Start

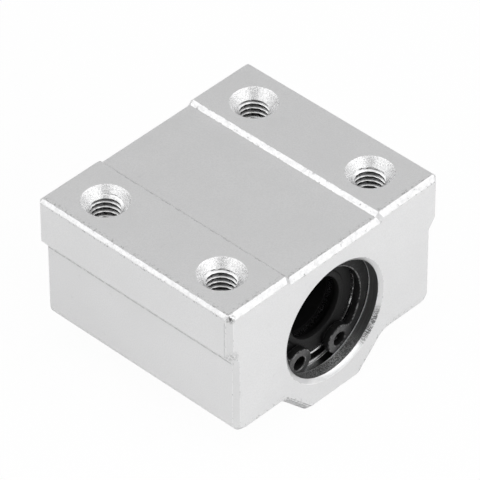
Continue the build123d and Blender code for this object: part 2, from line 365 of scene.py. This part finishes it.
def specked_edges(m, tone):
    """Specks along the front and left edges of the top, and low on the end faces."""
    side, along, height = m.parts(m.place)
    across = m.size(side)
    front = m.mapped(along, -CHAMFER_START + 0.7 * MM, -CHAMFER_START)
    left = m.mapped(side, -PAD_EDGE + 0.7 * MM, -PAD_EDGE)
    top = m.mapped(height, CHANNEL_FLOOR - 0.2 * MM, CHANNEL_FLOOR - 0.1 * MM)
    top = m.product(m.larger(front, left), top)
    flank = m.math("SUBTRACT", across, height)
    hump = m.mapped(flank, HUMP_LINE - 0.95 * MM, HUMP_LINE - 0.05 * MM)
    hump = m.product(hump, m.mapped(height, UNDERSIDE + 1.0 * MM, UNDERSIDE + 0.3 * MM))
    foot = m.mapped(across, 7.5 * MM, 8.5 * MM)
    foot = m.product(foot, m.mapped(height, UNDERSIDE + 1.4 * MM, UNDERSIDE + 0.6 * MM))
    at_ends = m.mapped(m.size(along), CHAMFER_START - 0.1 * MM, CHAMFER_START)
    low = m.product(m.larger(hump, foot), at_ends)
    specks = m.mapped(m.noise(0.30 * MM, detail=3, roughness=0.7), 0.54, 0.60, 0.0, 0.6)
    return greyed_over(m, tone, m.larger(top, low), specks, 0.2)


def soiled_hump(m, tone, grain):
    """Soot along the left edge of the hump, where its end faces meet their chamfers."""
    place = m.parts(m.place)
    flank = m.math("SUBTRACT", m.size(place["X"]), place["Z"])
    line = m.band(flank, HUMP_LINE - 0.23 * MM, HUMP_LINE + 0.05 * MM, 0.05 * MM)
    line = m.product(line, m.mapped(place["X"], -2 * MM, -3 * MM))
    line = m.product(line, m.mapped(place["Z"], UNDERSIDE + 0.7 * MM, UNDERSIDE + 0.5 * MM))
    return greyed_over(m, tone, line, m.mapped(grain, 0.36, 0.56, 0.0, 0.7), 0.15)


def blasted_aluminium(name="blasted_aluminium", shade=1.0):
    """The outside of the block: fine grain, a few smudges, painted shade and soot in its corners, specks
    and knocks on its edges; shade darkens it all, as painted shade.
    """
    m = Material(name)
    fine = m.noise(0.16 * MM, detail=3)
    wide = m.noise(6 * MM, detail=2)
    smudge = m.mapped(m.noise(1.3 * MM, detail=3, roughness=0.65), 0.66, 0.76, 0.0, 0.12)
    # shade below 1 makes a darker copy of this finish, as painted shade for faces that get less light
    tone = m.mixed(m.mapped(fine, 0.35, 0.65), grey(0.755 * shade), grey(0.815 * shade))
    tone = m.mixed(m.mapped(wide, 0.35, 0.65, 0.0, 0.3), tone, grey(0.74 * shade))
    tone = m.mixed(smudge, tone, grey(0.4))
    grain = m.noise(0.7 * MM, detail=4, roughness=0.75)
    tone = shaded_corners(m, tone, grain)
    tone = specked_edges(m, tone)
    tone = soiled_hump(m, tone, grain)
    tone = m.mixed(knocked(m), tone, grey(0.1))
    m.bumps((fine, 0.006 * MM))
    return m.finish(tone, 0.75, m.mapped(fine, 0.3, 0.7, 0.40, 0.52))


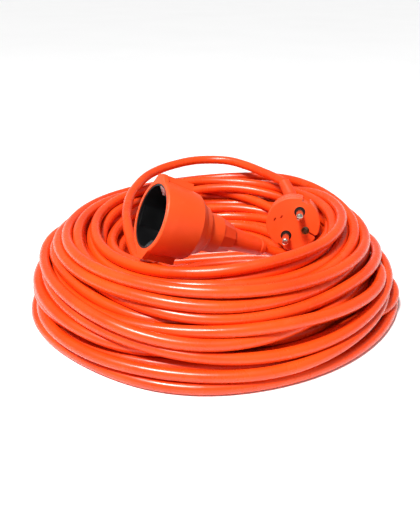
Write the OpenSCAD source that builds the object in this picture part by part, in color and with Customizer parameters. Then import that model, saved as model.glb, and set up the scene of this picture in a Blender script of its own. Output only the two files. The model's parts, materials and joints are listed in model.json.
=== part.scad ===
/* [Cord] */
// Outside diameter of the three-core cord
cord_d = 7.2; // [6.8:0.1:7.6]
// Outer radius of the wound coil at its widest
coil_r_out = 129; // [126:1:132]
// Radius of the open middle of the coil
coil_r_in = 68; // [66:1:70]
// Height of the coil above the surface that it lies on
coil_h = 54; // [52:1:55]

/* [Socket] */
// Radius of the round recess that takes the plug
recess_r = 19.6; // [19.5:0.05:19.8]
// Depth of the recess, from the rim to the contact face
recess_depth = 17.5; // [17.5:0.1:18]
// Wall of the black insert around the recess
insert_wall = 1.1; // [1:0.05:1.2]
// Outer radius of the moulded body at its mouth
socket_r = 23.6; // [23.4:0.1:24]
// Length of the cup, from the mouth to its shoulder
cup_len = 38; // [38:0.5:40]
// Width of the two guide ribs in the recess
guide_rib_w = 14; // [10:0.5:15]
// Width of each sprung earth clip
clip_w = 6; // [5:0.5:6.5]

/* [Plug] */
// Radius of the plug's face
plug_r = 18.6; // [18.4:0.05:18.65]
// Radius of each round pin
pin_r = 2.4; // [2.35:0.01:2.42]
// Length of each pin in front of the face
pin_len = 19; // [18.5:0.1:19.5]
// Distance between the two pins, and between the socket's two holes
pin_pitch = 19; // [18.8:0.1:19.2]
// Distance from the middle of the face to the earth hole
earth_offset = 9.8; // [9.6:0.1:10]

/* [Hidden] */
$fn = 64;
orange = "#F4602A";
gap = 0.1;
far = 100;

// Where each end piece lies: the middle of its mating face, the heading and rise of the
// direction that the face looks in, and its turn about that direction
socket_at = [-39, -48, 75];
socket_turn = [202.5, 25, 90 + 18];
plug_at = [55.5, -13, 54];
plug_turn = [-99.5, 11.5, 90 - 25.5];

// Half section of the coil as radius and height, from its open middle over the crest to its foot
crest_r = 95;
coil_outline = [[coil_r_in, 0], [coil_r_in, coil_h - 28], [74, coil_h - 15], [84, coil_h - 6],
    [crest_r, coil_h], [104, coil_h - 1], [coil_r_out - 16, coil_h - 9], [coil_r_out - 8, coil_h - 21],
    [coil_r_out - 2, coil_h - 36], [coil_r_out, coil_h - 48], [coil_r_out - 3, 0]];

// Socket, measured back from its mouth
insert_r = recess_r + insert_wall;
bore_r = insert_r + gap;
half_pitch = pin_pitch / 2;
face_z = -recess_depth;
floor_t = 3;
insert_step = -26;
insert_back = -33.6;
tower_r = 14.4;
tower_wall = 1.4;
cover_t = 1.4;
chamber_z = insert_back - cover_t - 0.4;
neck_z = -48;
spigot_z = -44;
terminal_y = -4;
socket_hole_r = pin_r + 0.4;
contact_in_r = pin_r + 0.05;
contact_out_r = 3.2;
contact_top = face_z - floor_t - 0.2;
contact_len = 11;
post_r = 1.2;
post_len = 3.2;
post_z = contact_top - contact_len - post_len;
clip_t = 0.6;
clip_back = -24;
clip_r = recess_r + 0.3;
clip_slot_w = clip_w + 1.2;
clip_front = -2.4;
clip_room = 2.2;
clip_room_z = -19;
clip_play = 0.4;
rib_depth = 1.6;
ear_r = 26.6;
ear_len = 22;
collar_z = -59;
relief_z = -88;
wire_r = 1.2;
core_ring_r = 1.7;

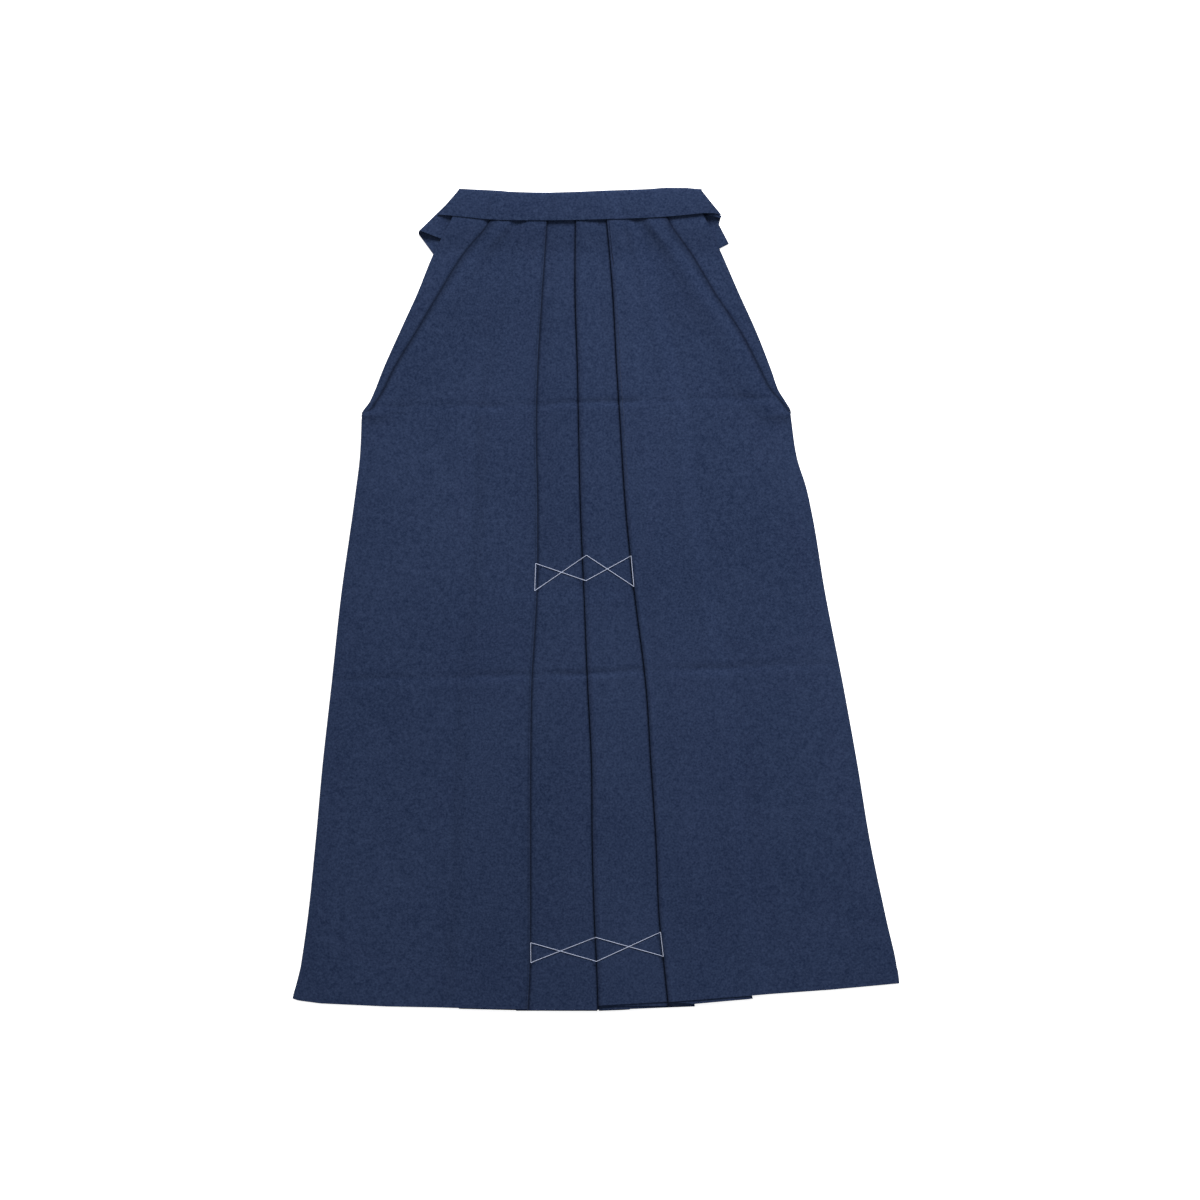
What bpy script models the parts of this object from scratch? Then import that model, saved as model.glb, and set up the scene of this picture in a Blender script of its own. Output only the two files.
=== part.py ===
"""Hakama trousers laid flat, front side up, each cut piece a thin closed solid.

Frame: origin under the middle of the laid garment, +X to the wearer's left,
+Y from the hem to the waist, +Z up from the surface it lies on. Working
lengths are in millimetres and become metres as each mesh is made.
"""
from collections import namedtuple

import bmesh
import bpy

MM = 0.001

# Cloth and how its layers stack.
CLOTH = 1.0                 # wall of one layer
GAP = 0.3                   # air between two layers and across a seam
PITCH = CLOTH + GAP         # height of one layer in the stack
CLEAR = 1.6                 # from a folded edge to where the layer over it steps down
RAMP = 8.0                  # run of one such step

# Heights along the garment, hem to waist.
BAND_FOOT = 436.0           # front panels pass under the waistband above this
BAND_RAMP_FOOT = 424.0      # where the panels start to rise into the band
FRONT_TOP = 464.0           # cut edge of the fronts, inside the band
BACK_TOP = 462.0            # cut edge of the backs, inside their band
OPENING_FOOT = 214.0        # lower end of both side openings
PLEAT_FOOT = 217.0          # lower end of the side pleats
CROTCH = -10.0              # upper end of the gussets
TIE_LIFT_LOW = 309.0        # between these the fronts rise over the folded ties
TIE_LIFT_HIGH = 354.0

BACK_OPEN_FOOT = 205.0      # the backs reach the side edge again below this
CROTCH_FULL = -5.0          # the fronts lie fully over the gussets below this
CROTCH_CLEAR = 10.0         # and clear of them above this

LAP = 20.0                  # each back passes the centre back by this much
SEAM_GAP = 2.0              # between the two gussets
SIDE_SEAM = 0.2             # air between the cut edge of a side pleat and the front's fold
BACK_HEM_SHORT = 4.0        # the backs end this much above the fronts
BAND_FACING_SHORT = 1.0     # the inside of a band ends this much above its outside
BAND_TAPER = 3.0            # the back band is this much narrower along its top, each end
MIN_COLUMN = 1.0            # closest that two columns of a back may lie

NAVY = (0.026, 0.039, 0.088, 1.0)
CLOTH_ROUGHNESS = 0.92

# Edges of the skirt below the side openings.
Skirt = namedtuple("Skirt", "y left right")
SKIRT = (
    Skirt(214.0, -270.3, 224.6),
    Skirt(160.0, -273.0, 233.0),
    Skirt(130.0, -276.8, 242.6),
    Skirt(100.0, -280.8, 249.2),
    Skirt(10.0, -293.6, 264.2),
    Skirt(-100.0, -305.6, 285.6),
    Skirt(-190.0, -315.6, 301.8),
    Skirt(-280.0, -323.8, 316.6),
    Skirt(-370.0, -333.2, 335.4),
    Skirt(-425.0, -341.2, 347.4),
    Skirt(-475.0, -350.4, 350.4),
)

# Folded edge of the fronts, and the edge of the side pleat that shows past it.
Side = namedtuple("Side", "y left_fold left_edge right_fold right_edge")
SIDES = (
    Side(474.0, -110.0, -150.0, 72.0, 108.0),
    Side(436.0, -122.4, -168.2, 84.0, 127.8),
    Side(399.0, -152.5, -187.6, 109.4, 145.2),
    Side(354.0, -180.6, -206.0, 136.4, 164.8),
    Side(309.0, -207.3, -226.6, 166.4, 185.2),
    Side(264.0, -234.4, -246.6, 190.0, 202.8),
    Side(240.0, -246.2, -256.0, 203.0, 211.6),
    Side(228.0, -253.6, -261.6, 212.6, 219.0),
    Side(217.0, -264.6, -268.8, 220.8, 224.8),
    Side(214.0, -270.3, -270.6, 224.6, 224.8),
)

# The three pleat edges that show on the front.
Pleats = namedtuple("Pleats", "y left centre right")
PLEATS = (
    Pleats(474.0, -54.0, -23.2, 8.0),
    Pleats(436.0, -56.8, -23.6, 12.2),
    Pleats(354.0, -62.2, -24.0, 19.4),
    Pleats(264.0, -67.4, -21.2, 24.2),
    Pleats(214.0, -69.0, -20.2, 27.4),
    Pleats(100.0, -67.4, -17.6, 34.8),
    Pleats(10.0, -68.2, -13.8, 44.2),
    Pleats(-100.0, -74.2, -9.4, 57.8),
    Pleats(-190.0, -75.6, -5.0, 63.6),
    Pleats(-280.0, -75.8, -4.2, 69.4),
    Pleats(-370.0, -75.8, -1.6, 73.4),
    Pleats(-425.0, -76.2, 1.0, 79.0),
    Pleats(-475.0, -78.4, 2.4, 83.2),
)

# Depth of each hidden fold behind the pleat edge it belongs to.
Depth = namedtuple("Depth", "y left centre right gusset_left gusset_right side")
DEPTHS = (
    Depth(474.0, 17.0, 5.0, 20.0, 9.0, 27.0, 10.0),
    Depth(436.0, 18.4, 6.0, 21.0, 9.4, 27.4, 20.0),
    Depth(214.0, 50.0, 14.0, 60.0, 11.4, 30.6, 4.0),
    Depth(-475.0, 80.0, 30.8, 97.8, 15.4, 38.1, 4.0),
)

# Line of the centre back.
Centre = namedtuple("Centre", "y back")
CENTRE_BACK = (
    Centre(474.0, -23.0),
    Centre(-475.0, 0.0),
)

# Edges of the backs above the side openings, hidden behind the side pleats.
Back = namedtuple("Back", "y left right")
BACK_SIDES = (
    Back(474.0, -100.0, 58.0),
    Back(436.0, -112.0, 70.0),
    Back(214.0, -266.0, 220.6),
    Back(205.0, -270.4, 226.0),
)

# Hem of each layer, from the wearer's right to the left.
Hem = namedtuple("Hem", "x y")
OUTER_HEM = (
    Hem(-350.4, -460.6),
    Hem(-344.0, -463.0),
    Hem(-318.0, -466.4),
    Hem(-242.6, -469.9),
    Hem(-168.0, -471.3),
    Hem(-78.4, -472.8),
    Hem(2.4, -468.6),
    Hem(83.2, -464.2),
    Hem(181.0, -457.0),
    Hem(270.0, -450.6),
    Hem(350.4, -443.2),
)
MIDDLE_HEM = (
    Hem(-158.4, -472.4),
    Hem(-78.4, -474.2),
    Hem(2.4, -473.6),
    Hem(40.5, -472.6),
    Hem(114.0, -469.8),
)
CENTRE_PLEAT_HEM = (
    Hem(2.4, -469.0),
    Hem(114.0, -468.8),
)
MIDDLE_LEFT_HEM = (
    Hem(2.4, -468.3),
    Hem(83.2, -464.0),
    Hem(114.0, -463.6),
    Hem(181.0, -460.9),
)
RIGHT_PLEAT_HEM = (
    Hem(83.2, -464.0),
    Hem(114.0, -466.6),
    Hem(181.0, -460.9),
)
GUSSET_HEM = (
    Hem(-94.0, -474.8),
    Hem(2.4, -474.8),
    Hem(40.5, -473.4),
)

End

**EXERCISE OBJECTIVE:**
Beginning with the line that contains "What bpy script" and ending with the line that contains "thin closed solid.", repeat exactly those lines and no others.

**RESULT OF THE EXERCISE:**
What bpy script models the parts of this object from scratch? Then import that model, saved as model.glb, and set up the scene of this picture in a Blender script of its own. Output only the two files.
=== part.py ===
"""Hakama trousers laid flat, front side up, each cut piece a thin closed solid.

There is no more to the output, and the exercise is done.